- **PROBLEM REQUIREMENTS**
Return verbatim the inclusive range of lines running from the line that contains "side_left();" to the line that contains "imported = [obj". Omit every other line.

══ EXERCISE INPUTS

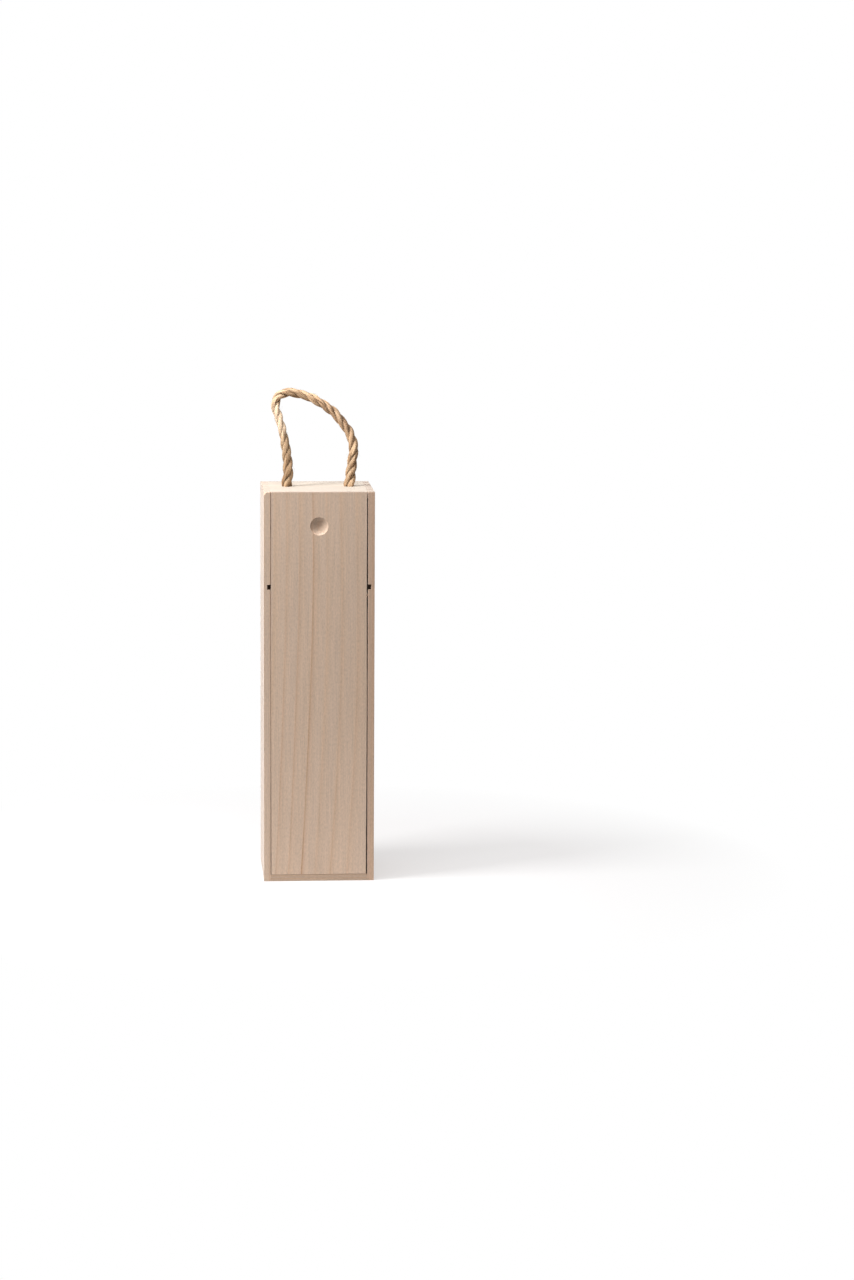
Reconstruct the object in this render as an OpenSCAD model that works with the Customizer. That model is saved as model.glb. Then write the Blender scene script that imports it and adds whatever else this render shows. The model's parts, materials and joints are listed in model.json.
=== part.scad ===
// Upright box for one wine bottle, in thin pale wood with a rope handle.
// The top and bottom boards are finger-jointed into the two side boards,
// and a thin back board is glued over that frame.
// The front is a loose lid: a tongue on its lower end stands in a groove,
// and two pegs in its edges sit in L-shaped slots in the side boards.
// It slides up until the pegs meet the notches, then comes off forwards.
// Origin: centre of the base. The lid faces -Y and +Z is up. Millimetres.

/* [Case] */
// Width of the box, outside
box_w = 100; // [94:1:130]
// Depth of the box, outside, from the lid's face to the back
box_d = 100; // [90:1:130]
// Height of the box without its rope
box_h = 356; // [330:1:400]
// Thickness of the two side boards
side_t = 6; // [5:0.5:9]
// Thickness of the top and bottom boards
end_t = 6; // [5:0.5:9]
// Thickness of the back board
back_t = 3.2; // [2:0.2:6]
// How far wear has rounded off the left board's upper front corner
worn_cut = 3; // [1:0.2:3]

/* [Finger joints] */
// Width of one finger
finger_w = 8.2; // [6:0.2:10]
// Distance from one finger to the next
finger_pitch = 17.2; // [14:0.2:24]
// Gap at the inner end of a finger, where the slot is sawn deeper
finger_end_gap = 0.4; // [0:0.1:1]

/* [Lid] */
// Thickness of the lid
lid_t = 6.8; // [6:0.2:9]
// Gap between the lid and each side board
lid_side_gap = 0.7; // [0.4:0.1:2]
// How far the loose lid rests to the left of the middle
lid_offset = 0.2; // [0:0.05:0.3]
// Gap between the lid and the top board behind it
lid_back_gap = 0.7; // [0.3:0.1:2]
// Gap under the lid's shoulders
lid_seat_gap = 0.2; // [0.1:0.1:0.6]
// How far the lid slides up before it comes off
lid_travel = 8; // [6:0.5:12]
// Length of the tongue on the lid's lower end
tongue_len = 3; // [2:0.1:4]
// Thickness of the tongue
tongue_t = 2.6; // [2:0.1:3.4]
// Clearance round the tongue in its groove
tongue_clear = 0.3; // [0.2:0.1:0.5]

/* [Thumb dish] */
// Diameter of the dish at the lid's face
dish_d = 16.5; // [12:0.5:24]
// Depth of the dish
dish_depth = 3.6; // [2:0.1:4]
// Distance from the box's top down to the dish's centre
dish_drop = 30.8; // [20:0.2:60]

/* [Pegs and slots] */
// Diameter of the two pegs in the lid's edges
peg_d = 3; // [2:0.2:3.4]
// Distance from the lid's face back to a peg's axis
peg_setback = 3.8; // [3:0.1:4]
// How far a peg reaches into its slot
peg_reach = 2.4; // [1.5:0.1:3]
// How deep a peg is glued into the lid
peg_seat = 9; // [6:0.5:14]
// Clearance round a peg in its slot
peg_clear = 0.3; // [0.2:0.1:0.5]
// Clearance above and below a peg in its notch
notch_clear = 0.7; // [0.4:0.1:1]
// Clearance past the end of a peg
peg_end_gap = 0.6; // [0.3:0.1:1]
// Thickness of the glue round a peg
peg_glue = 0.05; // [0.02:0.01:0.1]
// Distance from the box's top down to the top of a notch
notch_drop = 83.8; // [60:0.2:120]

/* [Rope handle] */
// Diameter of the rope
rope_d = 7.5; // [5:0.5:8]
// Clearance round the rope in its holes
rope_clear = 0.5; // [0.3:0.1:1]
// Distance between the two rope holes
hole_spacing = 57; // [50:1:60]
// How far the pair of holes lies off the middle, towards the right
hole_shift = 1.3; // [-2:0.1:2]
// Distance from the box's front back to the rope holes
hole_setback = 54; // [40:1:60]
// Diameter of the stopper knots under the top board
knot_d = 21; // [17:0.5:22]
// Height of a stopper knot
knot_h = 16; // [12:0.5:18]
// Radius of a knot's round edges
knot_round = 4; // [2:0.5:4]
// Length of the rope's end below a knot
tail_len = 8; // [4:1:12]

/* [Hidden] */
$fn = 96;

// Cuts run this far past the faces that they open
over = 1;

// Case
front_y = -box_d / 2;
frame_back_y = box_d / 2 - back_t;
inner_w = box_w - 2 * side_t;
top_z = box_h - end_t;

// Worn corner: a ball that meets each of the three edges at worn_cut from the corner
worn_reach = worn_cut * 5 / 3;
worn_r = sqrt(pow(worn_reach - worn_cut, 2) + 2 * worn_reach * worn_reach);

// Finger joints, which start behind the lid
joint_y = front_y + lid_t + lid_back_gap;
finger_count = ceil((frame_back_y - joint_y) / finger_pitch);
function finger_y(i) = joint_y + i * finger_pitch;
function finger_end(i) = min(finger_y(i) + finger_w, frame_back_y);

// Lid
lid_w = inner_w - 2 * lid_side_gap;
lid_z = end_t + lid_seat_gap;
tongue_y = front_y + (lid_t - tongue_t) / 2;
groove_depth = tongue_len - lid_seat_gap + tongue_clear;
dish_r = (dish_d * dish_d / 4 + dish_depth * dish_depth) / (2 * dish_depth);

// Pegs and slots
peg_y = front_y + peg_setback;
peg_len = peg_seat + lid_side_gap + peg_reach;
slot_w = peg_d + 2 * peg_clear;
slot_depth = peg_reach + peg_end_gap;
notch_h = peg_d + 2 * notch_clear;
notch_top_z = box_h - notch_drop;
peg_z = notch_top_z - notch_h / 2 - lid_travel;

// Rope handle
hole_d = rope_d + 2 * rope_clear;
hole_y = front_y + hole_setback;
hole_left_x = hole_shift - hole_spacing / 2;
hole_right_x = hole_shift + hole_spacing / 2;
rope_sides = 10;

// The rope's way over the box: across, back from the front and above the top
LOOP = [
    [-26, 57, 14], [-27, 61, 29], [-30, 66, 48], [-34, 71, 62], [-37, 75, 74],
    [-34, 77, 82], [-25, 78, 85], [-12, 78, 83], [2, 76, 77], [14, 73, 69],
    [24, 70, 58], [31, 66, 47], [34, 62, 36], [33, 59, 24], [31, 56, 11]
];
rope_route = concat(
    [[hole_left_x, hole_y, top_z], [hole_left_x, hole_y, box_h]],
    [for (p = LOOP) [p[0], front_y + p[1], box_h + p[2]]],
    [[hole_right_x, hole_y, box_h], [hole_right_x, hole_y, top_z]]
);

function unit(v) = v / norm(v);
function route_way(p, i) = unit(p[min(i + 1, len(p) - 1)] - p[max(i - 1, 0)]);
function route_ring(p, i, r, sides) =
    let (way = route_way(p, i), side = unit(cross(way, [0, 1, 0])), up = cross(side, way))
    [for (j = [0:sides - 1]) p[i] + r * (cos(360 * j / sides) * side + sin(360 * j / sides) * up)];

// A round tube along a route, closed at both ends
module swept_tube(route, r, sides) {
    rings = len(route);
    points = [for (i = [0:rings - 1]) each route_ring(route, i, r, sides)];
    first_cap = [[for (j = [0:sides - 1]) j]];
    last_cap = [[for (j = [0:sides - 1]) rings * sides - 1 - j]];
    wall = [
        for (i = [0:rings - 2]) for (j = [0:sides - 1])
            let (a = i * sides + j, b = i * sides + (j + 1) % sides)
            each [[a, a + sides, b], [b, a + sides, b + sides]]
    ];
    polyhedron(points = points, faces = concat(first_cap, wall, last_cap), convexity = 8);
}

// The fingers of an end board, each as one bar from side to side of the box
module finger_bars(z, height, reach = 0) {
    for (i = [0:finger_count - 1])
        translate([-box_w / 2 - reach, finger_y(i), z])
            cube([box_w + 2 * reach, finger_end(i) - finger_y(i), height]);
}

// The L-shaped slot in the left board: open at the front, then down to the peg's rest
module peg_slot() {
    translate([-inner_w / 2 - slot_depth, peg_y - slot_w / 2, peg_z])
        cube([slot_depth + over, slot_w, notch_top_z - peg_z]);
    translate([-inner_w / 2 - slot_depth, peg_y, peg_z])
        rotate([0, 90, 0])
            cylinder(d = slot_w, h = slot_depth + over);
    translate([-inner_w / 2 - slot_depth, front_y - over, notch_top_z - notch_h])
        cube([slot_depth + over, peg_setback + over, notch_h]);
}

module left_board() {
    difference() {
        translate([-box_w / 2, front_y, 0])
            cube([side_t, frame_back_y - front_y, box_h]);
        finger_bars(-over, end_t + finger_end_gap + over, over);
        finger_bars(top_z - finger_end_gap, end_t + finger_end_gap + over, over);
        peg_slot();
    }
}

// What wear has taken off the left board's upper front corner
module worn_off() {
    translate([-box_w / 2, front_y, box_h])
        difference() {
            translate([-over, -over, -worn_reach])
                cube([worn_reach + over, worn_reach + over, worn_reach + over]);
            translate([worn_reach, worn_reach, -worn_reach])
                sphere(r = worn_r);
        }
}

module side_left() {
    color("burlywood")
        difference() {
            left_board();
            worn_off();
        }
}

module side_right() {
    color("burlywood") mirror([1, 0, 0]) left_board();
}

module top_panel() {
    color("bisque")
        difference() {
            union() {
                translate([-inner_w / 2, joint_y, top_z])
                    cube([inner_w, frame_back_y - joint_y, end_t]);
                finger_bars(top_z, end_t);
            }
            for (x = [hole_left_x, hole_right_x])
                translate([x, hole_y, top_z - over])
                    cylinder(d = hole_d, h = end_t + 2 * over);
        }
}

module bottom_panel() {
    color("bisque")
        difference() {
            union() {
                translate([-inner_w / 2, front_y, 0])
                    cube([inner_w, frame_back_y - front_y, end_t]);
                finger_bars(0, end_t);
            }
            translate([-inner_w / 2 - over, tongue_y - tongue_clear, end_t - groove_depth])
                cube([inner_w + 2 * over, tongue_t + 2 * tongue_clear, groove_depth + over]);
        }
}

module back_panel() {
    color("wheat")
        translate([-box_w / 2, frame_back_y, 0])
            cube([box_w, back_t, box_h]);
}

// The lid's board, with its tongue, its dish and the two peg holes
module lid_board() {
    difference() {
        union() {
            translate([-lid_w / 2, front_y, lid_z])
                cube([lid_w, lid_t, box_h - lid_z]);
            translate([-lid_w / 2, tongue_y, lid_z - tongue_len])
                cube([lid_w, tongue_t, tongue_len + over]);
        }
        translate([0, front_y + dish_depth - dish_r, box_h - dish_drop])
            sphere(r = dish_r);
        for (hand = [0, 1])
            mirror([hand, 0, 0])
                right_peg(peg_glue, over);
    }
}

// The peg in the right edge, or its hole when it is made wider and longer
module right_peg(wider = 0, longer = 0) {
    translate([lid_w / 2 - peg_seat, peg_y, peg_z])
        rotate([0, 90, 0])
            cylinder(d = peg_d + 2 * wider, h = peg_len + longer);
}

module lid() {
    color("tan") translate([-lid_offset, 0, 0]) lid_board();
}

module lid_peg_left() {
    color("peru") translate([-lid_offset, 0, 0]) mirror([1, 0, 0]) right_peg();
}

module lid_peg_right() {
    color("peru") translate([-lid_offset, 0, 0]) right_peg();
}

module rope_handle() {
    color("goldenrod") swept_tube(rope_route, rope_d / 2, rope_sides);
}

// A stopper knot drawn up against the top board, with the rope's end below it
module stopper_knot(x) {
    translate([x, hole_y, top_z - knot_h])
        rotate_extrude() {
            translate([0, knot_round])
                square([knot_d / 2, knot_h - 2 * knot_round]);
            square([knot_d / 2 - knot_round, knot_h]);
            for (z = [knot_round, knot_h - knot_round])
                translate([knot_d / 2 - knot_round, z])
                    circle(r = knot_round);
        }
    translate([x, hole_y, top_z - knot_h - tail_len])
        cylinder(d = rope_d, h = tail_len + over);
}

module rope_knot_left() {
    color("darkgoldenrod") stopper_knot(hole_left_x);
}

module rope_knot_right() {
    color("darkgoldenrod") stopper_knot(hole_right_x);
}

side_left();
side_right();
top_panel();
bottom_panel();
back_panel();
lid();
lid_peg_left();
lid_peg_right();
rope_handle();
rope_knot_left();
rope_knot_right();
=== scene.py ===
"""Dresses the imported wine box: raw pale boards, a loose lid and a laid rope handle.

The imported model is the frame. Every board keeps its place and size and gets sanded
edges and a solid wood finish, and the rope is laid from three strands along its route.
"""

from __future__ import annotations

import json
import logging
import math
from collections.abc import Callable
from dataclasses import dataclass
from enum import Enum

import bmesh
import bpy
import numpy as np
from mathutils import Matrix, Vector, noise

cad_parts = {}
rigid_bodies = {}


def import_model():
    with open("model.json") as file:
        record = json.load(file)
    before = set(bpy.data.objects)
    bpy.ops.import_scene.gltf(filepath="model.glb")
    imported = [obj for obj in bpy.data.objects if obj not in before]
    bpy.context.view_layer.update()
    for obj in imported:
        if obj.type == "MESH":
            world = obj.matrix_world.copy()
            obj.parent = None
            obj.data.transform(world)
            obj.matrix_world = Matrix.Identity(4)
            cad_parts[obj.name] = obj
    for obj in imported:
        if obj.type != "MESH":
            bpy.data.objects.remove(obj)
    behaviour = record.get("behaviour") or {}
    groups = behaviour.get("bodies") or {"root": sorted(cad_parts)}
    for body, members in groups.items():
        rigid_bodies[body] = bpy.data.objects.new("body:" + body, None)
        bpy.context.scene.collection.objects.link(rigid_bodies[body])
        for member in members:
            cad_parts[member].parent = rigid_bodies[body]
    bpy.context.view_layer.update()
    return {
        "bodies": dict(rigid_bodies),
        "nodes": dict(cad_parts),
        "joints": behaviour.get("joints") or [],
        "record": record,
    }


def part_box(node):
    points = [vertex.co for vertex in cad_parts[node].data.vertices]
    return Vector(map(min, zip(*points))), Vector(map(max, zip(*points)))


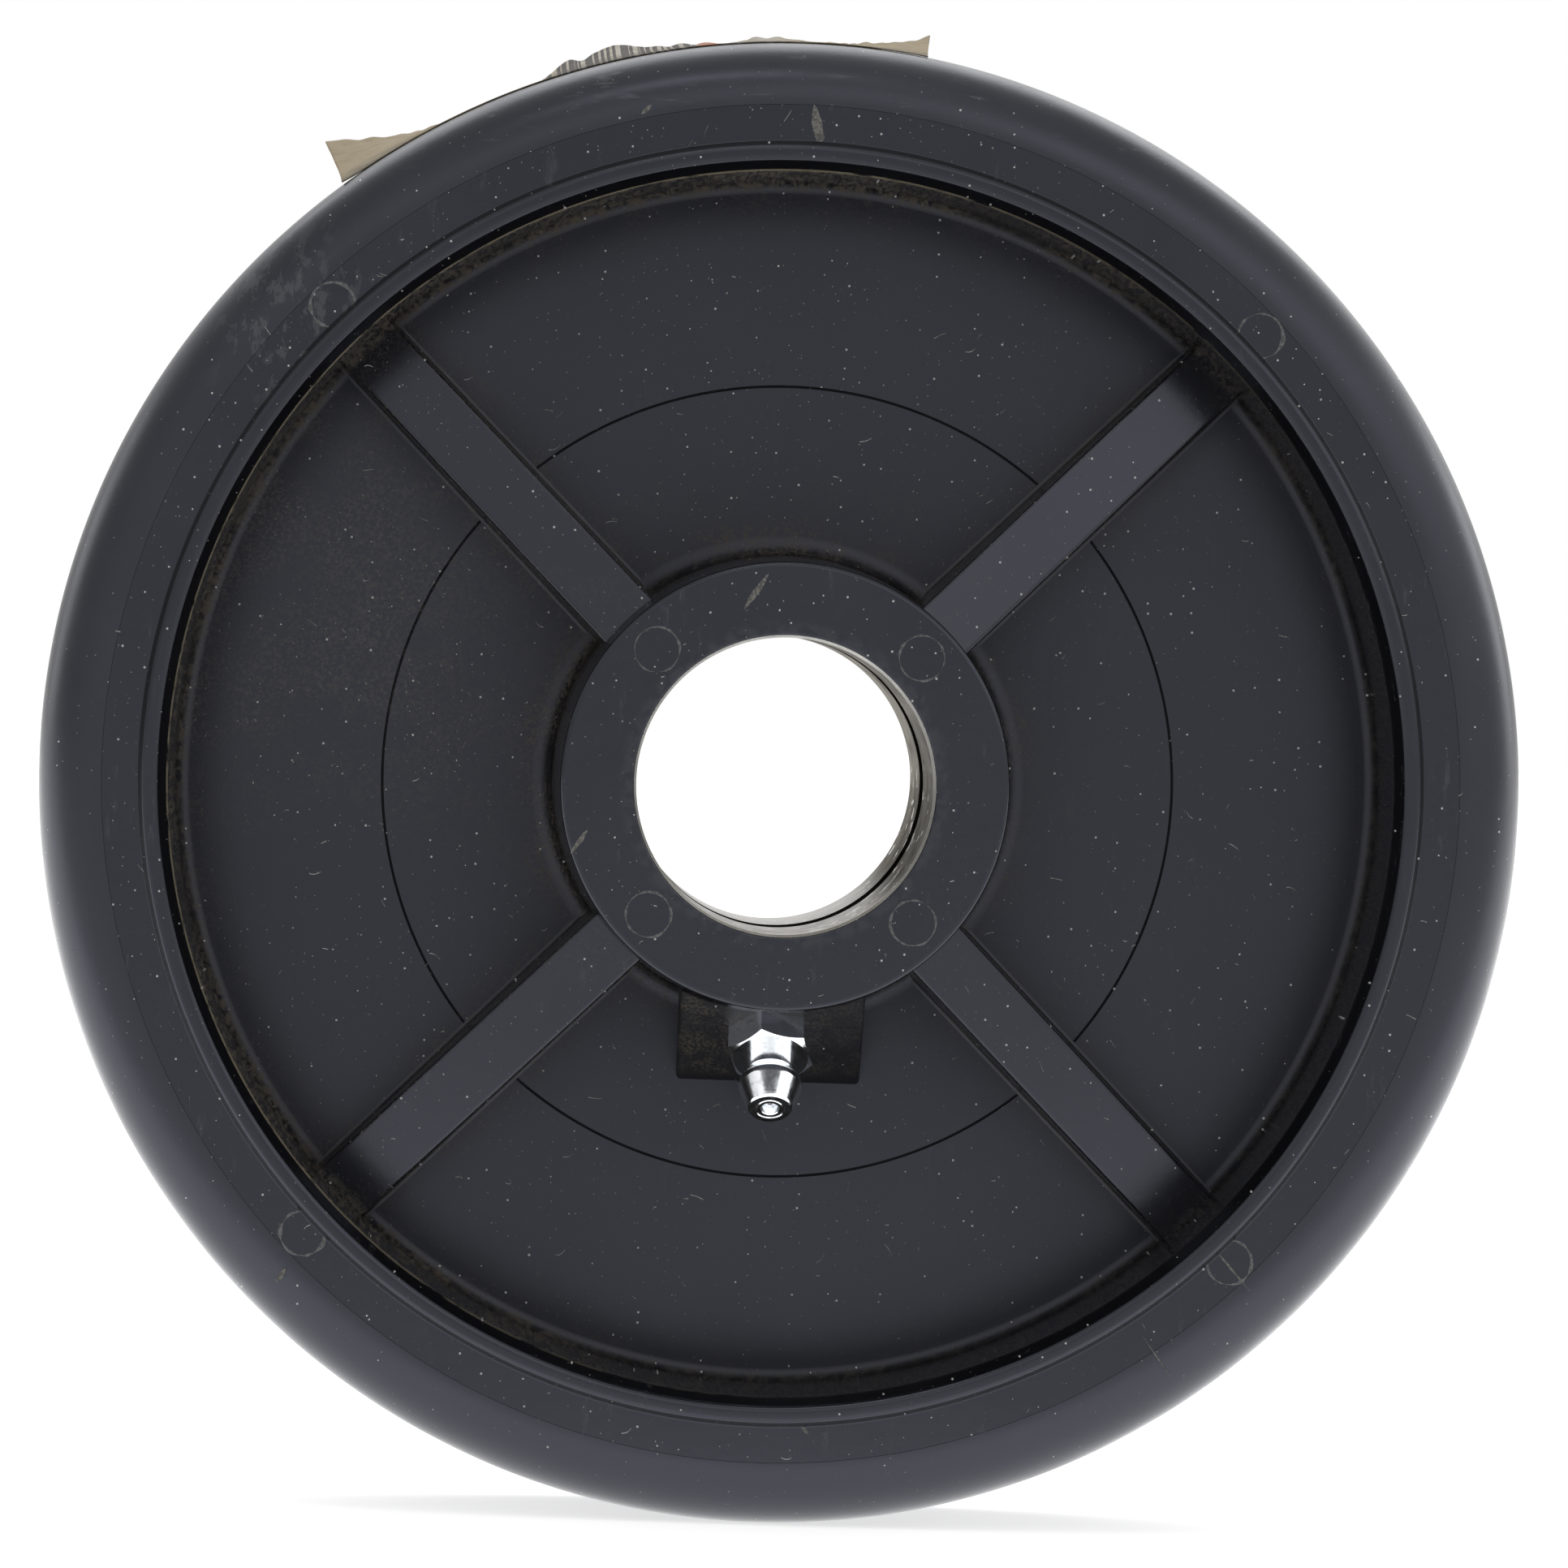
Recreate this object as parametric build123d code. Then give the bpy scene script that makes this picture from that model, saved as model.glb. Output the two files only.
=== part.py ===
from build123d import *
import math
import os

os.makedirs("parts", exist_ok=True)

# Caster wheel, in millimetres.
# The origin is the wheel's centre, the wheel turns about Y, and the side with the grease fitting faces -Y.
# "Height" is a distance from the wheel's middle plane along Y, on either side.

# Overall sizes
wheel_radius = 76.2
tread_width = 38.1
hub_length = 61.9
hub_radius = 22.8
web_thickness = 6.0
draft_angle = 1.5

# Bore: two steel races in the hub, with a gap for grease between them
bore_radius = 15.08
race_wall = 1.2
race_gap = 8.4
race_cover = 0.4
race_lead_radial = 0.25
race_lead_length = 1.0
mouth_round = 0.25
hub_edge_round = 0.5
hub_fillet = 2.0

# Tread, and the ridge on the core that locks it on
tread_thickness = 6.6
shoulder_radius = 6.5
key_height = 2.6
key_width = 18.0
key_slope = 1.0

# Rim of the core, from the tread inwards: flat land, raised lip, steep bevel and drafted wall
land_width = 3.7
lip_foot_width = 0.6
lip_width = 1.4
lip_height = 0.8
lip_inner_round = 0.8
lip_outer_round = 0.6
bevel_width = 1.0
bevel_depth = 1.15
wall_taper = 0.7
wall_fillet = 1.1

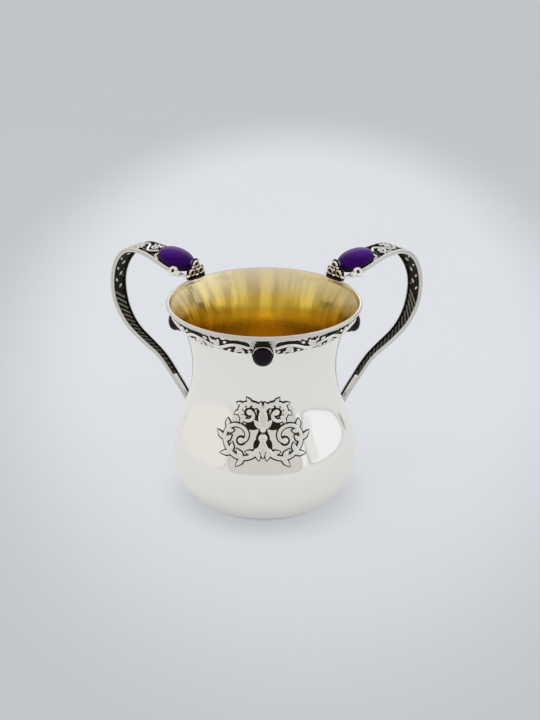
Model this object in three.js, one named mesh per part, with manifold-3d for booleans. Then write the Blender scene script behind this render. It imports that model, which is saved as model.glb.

════

- **PROBLEM SOLUTION**
side_left();
side_right();
top_panel();
bottom_panel();
back_panel();
lid();
lid_peg_left();
lid_peg_right();
rope_handle();
rope_knot_left();
rope_knot_right();
=== scene.py ===
"""Dresses the imported wine box: raw pale boards, a loose lid and a laid rope handle.

The imported model is the frame. Every board keeps its place and size and gets sanded
edges and a solid wood finish, and the rope is laid from three strands along its route.
"""

from __future__ import annotations

import json
import logging
import math
from collections.abc import Callable
from dataclasses import dataclass
from enum import Enum

import bmesh
import bpy
import numpy as np
from mathutils import Matrix, Vector, noise

cad_parts = {}
rigid_bodies = {}


def import_model():
    with open("model.json") as file:
        record = json.load(file)
    before = set(bpy.data.objects)
    bpy.ops.import_scene.gltf(filepath="model.glb")
    imported = [obj for obj in bpy.data.objects if obj not in before]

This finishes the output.